Wildfire-driven displacement is an urgent and underexamined dimension of social vulnerability in the United States. In a new open-access paper in Environmental Research: Climate, Center for Environment, Community and Equity (CECE) Postdoctoral Fellow Julie Gonzalez and CECE Director/SIS Professor Dana Fisher synthesize findings from a qualitative systematic review of the core empirical research on wildfire-induced displacement with new data collected through a pilot study of those affected by the January 2025 Palisades and Eaton Fires in Los Angeles County.

Results show that demographic and structural inequities are consistent across studies, with Latino, non-White, and non-English-speaking populations facing higher risk of exposure and lower likelihood of recovery. Despite growing research, the literature remains fragmented: most studies lack longitudinal tracking, community engagement, and multilingual survey instruments, which constrains understanding of who is displaced and how recovery unfolds.

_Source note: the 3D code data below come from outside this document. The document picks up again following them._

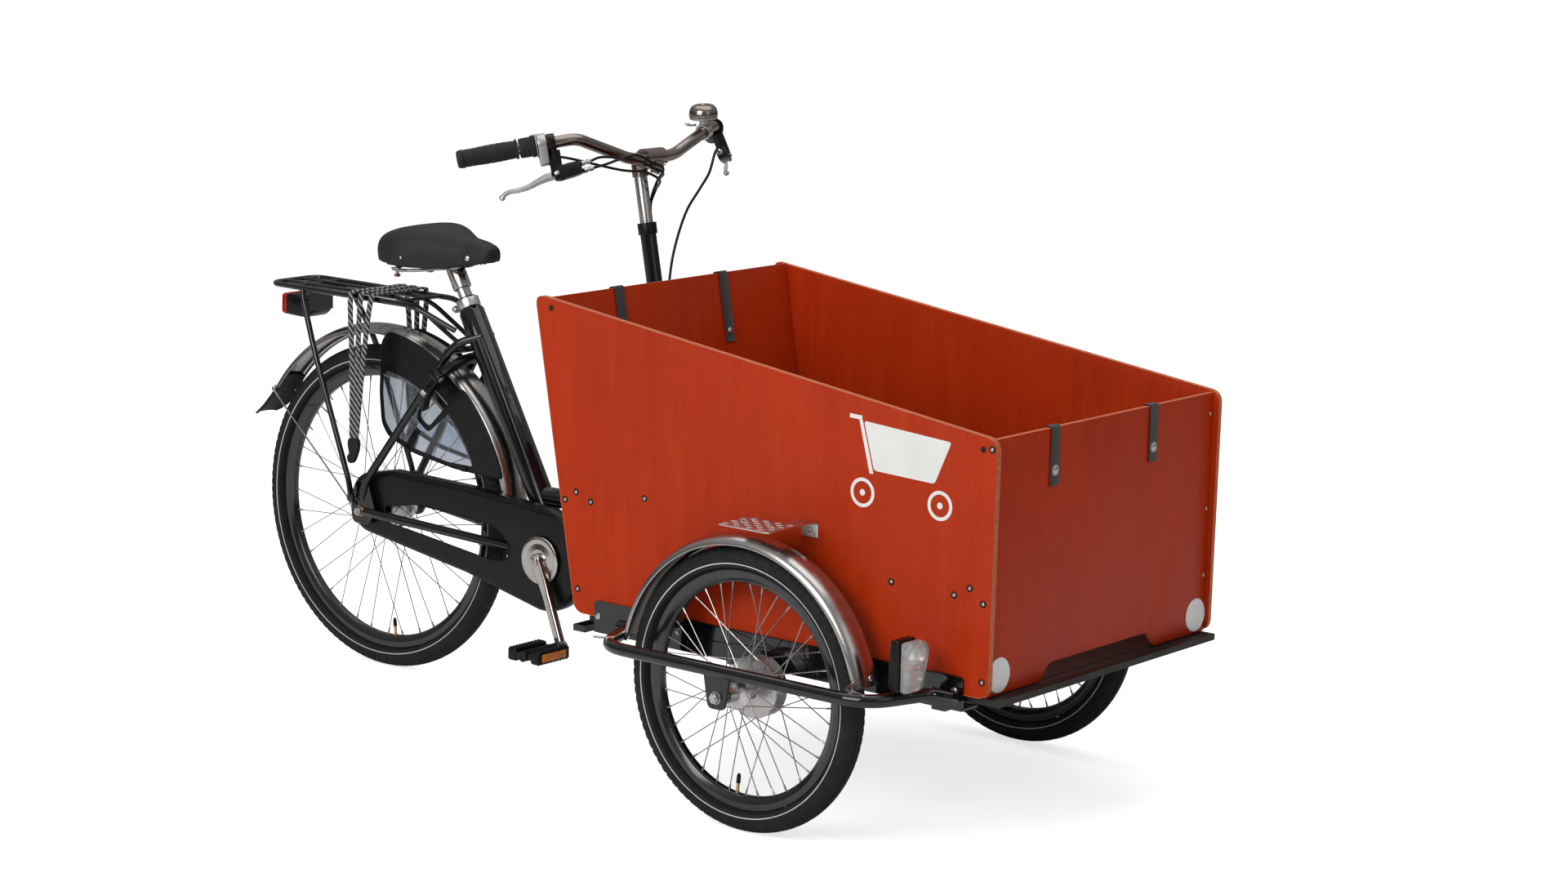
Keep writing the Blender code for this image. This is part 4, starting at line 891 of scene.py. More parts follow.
def chain():
    """Roller chain: one link after another round the chain ring and the sprocket."""
    big, small = 0.0795, 0.0325
    path = []
    for centre, radius, start, end in ((BB, big, -96, 96), (REAR_AXLE, small, 96, 264)):
        path += [on_circle(centre, radius, math.radians(start + (end - start) * k / 40), CHAIN_Y)
                 for k in range(41)]
    path.append(path[0])
    lengths = [0.0]
    for a, b in zip(path, path[1:]):
        lengths.append(lengths[-1] + (b - a).length)
    count = 2 * round(lengths[-1] / (2 * CHAIN_PITCH))

    def at(distance):
        distance %= lengths[-1]
        i = max(k for k, total in enumerate(lengths[:-1]) if total <= distance)
        return path[i].lerp(path[i + 1], (distance - lengths[i]) / (lengths[i + 1] - lengths[i]))
    parts = []
    for k in range(count):
        one, two = (at(lengths[-1] * (k + step) / count) for step in (0, 1))
        parts.append(rod(one - Y * 0.004, one + Y * 0.004, 0.0021, 8))
        along = (two - one).normalized()
        up = along.cross(Y)
        y = 0.0036 if k % 2 else 0.0026
        for side in (-1, 1):
            outline = []
            for spot, shift, tall in ((one, -0.003, 0.002), (one, 0.001, 0.0041),
                    (one.lerp(two, 0.5), 0, 0.0028), (two, -0.001, 0.0041), (two, 0.003, 0.002)):
                outline.append((spot + along * shift, tall))
            loop = [p + up * t for p, t in outline] + [p - up * t for p, t in outline[::-1]]
            parts.append(skinned([[p + Y * side * y for p in loop],
                    [p + Y * side * (y + 0.0009) for p in loop]]))
    remake("chain", parts, "rear_frame", "steel")


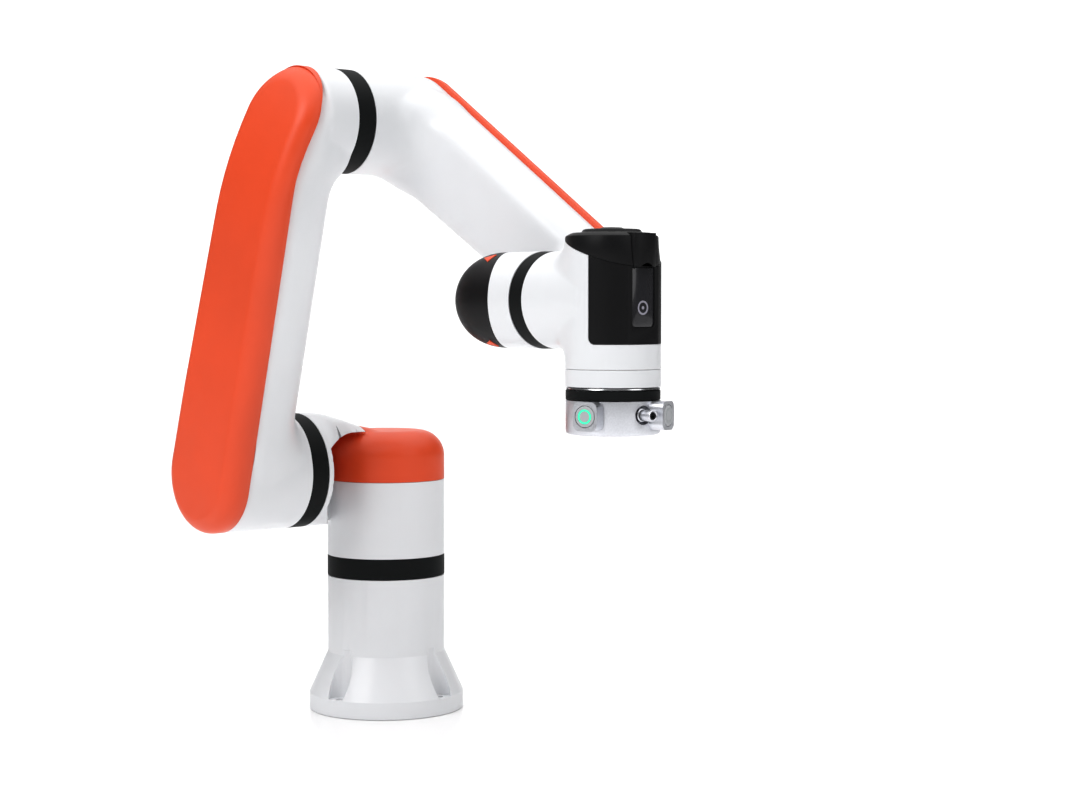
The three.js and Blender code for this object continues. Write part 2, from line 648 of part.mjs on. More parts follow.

Findings from Gonzalez and Fisher's pilot study reinforce these gaps, revealing high rates of nonresponse and underrepresentation among people with lower socio-economic status and other at-risk groups, despite bilingual and community-partnered outreach. These results underscore the need for equity-focused, longitudinal, and community-engaged disaster research to inform more inclusive policy and climate adaptation efforts. Addressing these persistent gaps is critical to ensuring that disaster response and recovery efforts reach those most affected by wildfire and other climate-exacerbated hazards.